=== Your objective ===
Return all of the lines below exactly as they are.

=== Data shown ===

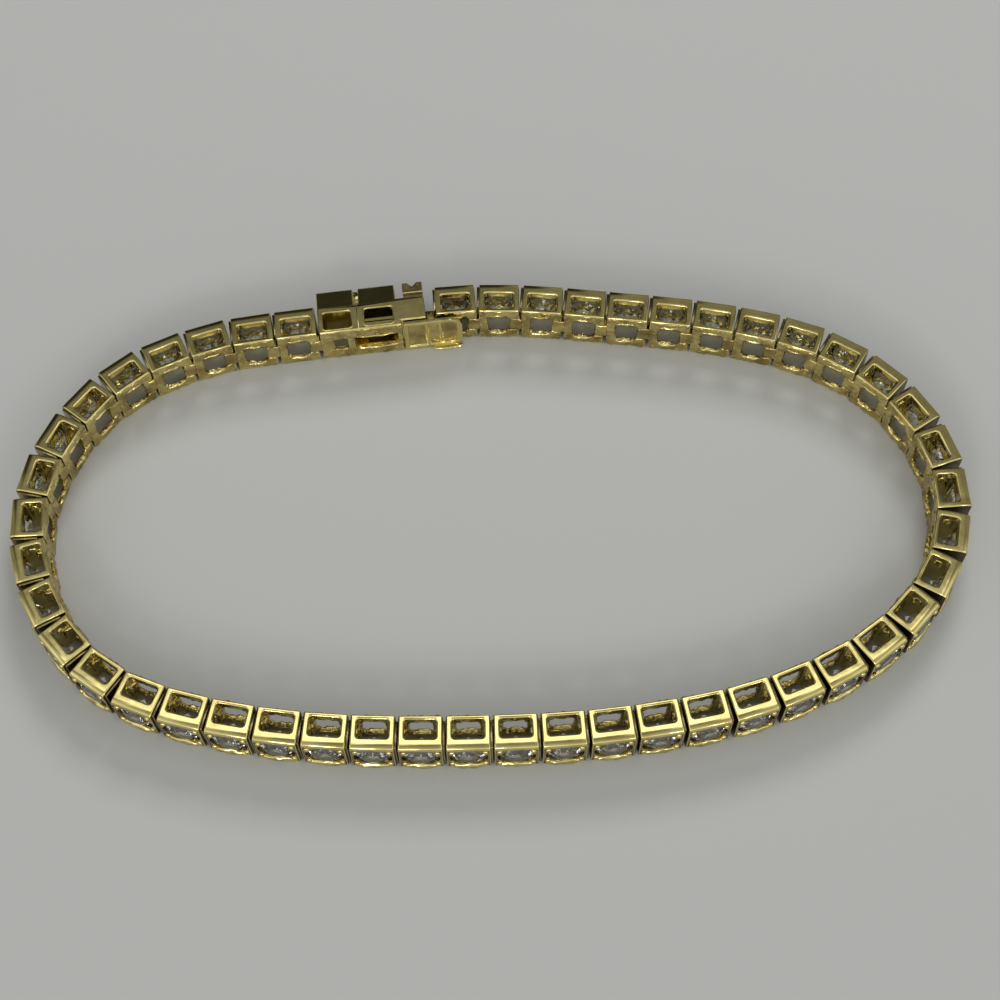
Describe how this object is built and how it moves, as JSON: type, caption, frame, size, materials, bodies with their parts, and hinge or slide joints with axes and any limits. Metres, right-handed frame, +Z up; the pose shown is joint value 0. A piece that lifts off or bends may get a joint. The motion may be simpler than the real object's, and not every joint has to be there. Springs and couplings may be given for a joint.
{
  "type": "tennis bracelet",
  "caption": "Flexible tennis bracelet of hinged open-box links, each holding a round cut stone, closed into a loop by a box clasp with a thumb tab.",
  "frame": {"origin": "on the resting surface, under the middle of the loop's outline", "axes": "+X along the loop's long way, to the right in the picture; +Y away from the camera, towards the clasp side; +Z up, across the bracelet's width, the way the wrist goes through"},
  "size_m": [0.077, 0.042, 0.0043],
  "materials": {
    "gold": "polished gold plate",
    "stone": "clear faceted stone"
  },
  "bodies": {
    "root": {"link_01": "gold", "link_02": "gold", "link_03": "gold", "link_04": "gold", "link_05": "gold", "link_06": "gold", "link_07": "gold", "link_08": "gold", "link_09": "gold", "link_10": "gold", "link_11": "gold", "link_12": "gold", "link_13": "gold", "link_14": "gold", "link_15": "gold", "link_16": "gold", "link_17": "gold", "link_18": "gold", "link_19": "gold", "link_20": "gold", "link_21": "gold", "link_22": "gold", "link_23": "gold", "link_24": "gold", "link_25": "gold", "link_26": "gold", "link_27": "gold", "link_28": "gold", "link_29": "gold", "link_30": "gold", "link_31": "gold", "link_32": "gold", "link_33": "gold", "link_34": "gold", "link_35": "gold", "link_36": "gold", "link_37": "gold", "link_38": "gold", "link_39": "gold", "link_40": "gold", "link_41": "gold", "link_42": "gold", "link_43": "gold", "link_44": "gold", "link_45": "gold", "link_46": "gold", "link_47": "gold", "clasp_box": "gold", "clasp_tongue": "gold"}
  },
  "joints": []
}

=== In response ===
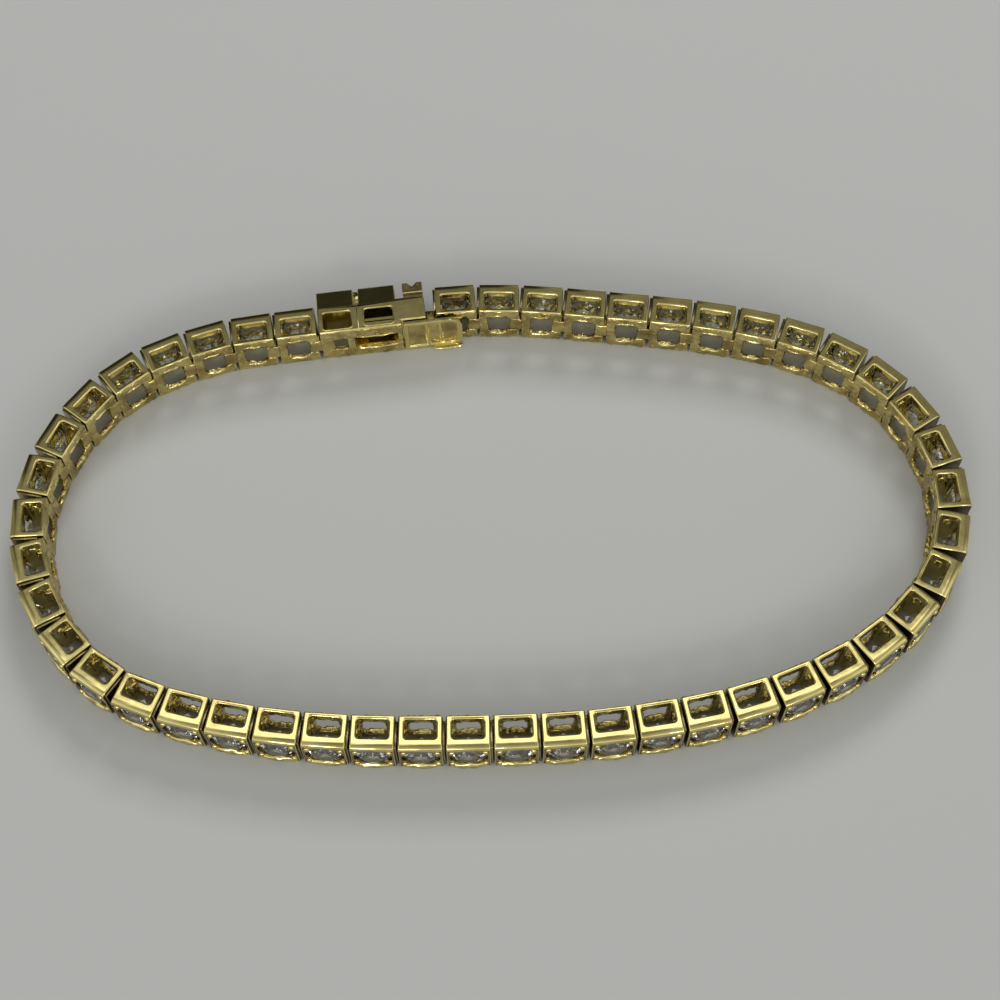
Describe how this object is built and how it moves, as JSON: type, caption, frame, size, materials, bodies with their parts, and hinge or slide joints with axes and any limits. Metres, right-handed frame, +Z up; the pose shown is joint value 0. A piece that lifts off or bends may get a joint. The motion may be simpler than the real object's, and not every joint has to be there. Springs and couplings may be given for a joint.
{
  "type": "tennis bracelet",
  "caption": "Flexible tennis bracelet of hinged open-box links, each holding a round cut stone, closed into a loop by a box clasp with a thumb tab.",
  "frame": {"origin": "on the resting surface, under the middle of the loop's outline", "axes": "+X along the loop's long way, to the right in the picture; +Y away from the camera, towards the clasp side; +Z up, across the bracelet's width, the way the wrist goes through"},
  "size_m": [0.077, 0.042, 0.0043],
  "materials": {
    "gold": "polished gold plate",
    "stone": "clear faceted stone"
  },
  "bodies": {
    "root": {"link_01": "gold", "link_02": "gold", "link_03": "gold", "link_04": "gold", "link_05": "gold", "link_06": "gold", "link_07": "gold", "link_08": "gold", "link_09": "gold", "link_10": "gold", "link_11": "gold", "link_12": "gold", "link_13": "gold", "link_14": "gold", "link_15": "gold", "link_16": "gold", "link_17": "gold", "link_18": "gold", "link_19": "gold", "link_20": "gold", "link_21": "gold", "link_22": "gold", "link_23": "gold", "link_24": "gold", "link_25": "gold", "link_26": "gold", "link_27": "gold", "link_28": "gold", "link_29": "gold", "link_30": "gold", "link_31": "gold", "link_32": "gold", "link_33": "gold", "link_34": "gold", "link_35": "gold", "link_36": "gold", "link_37": "gold", "link_38": "gold", "link_39": "gold", "link_40": "gold", "link_41": "gold", "link_42": "gold", "link_43": "gold", "link_44": "gold", "link_45": "gold", "link_46": "gold", "link_47": "gold", "clasp_box": "gold", "clasp_tongue": "gold"}
  },
  "joints": []
}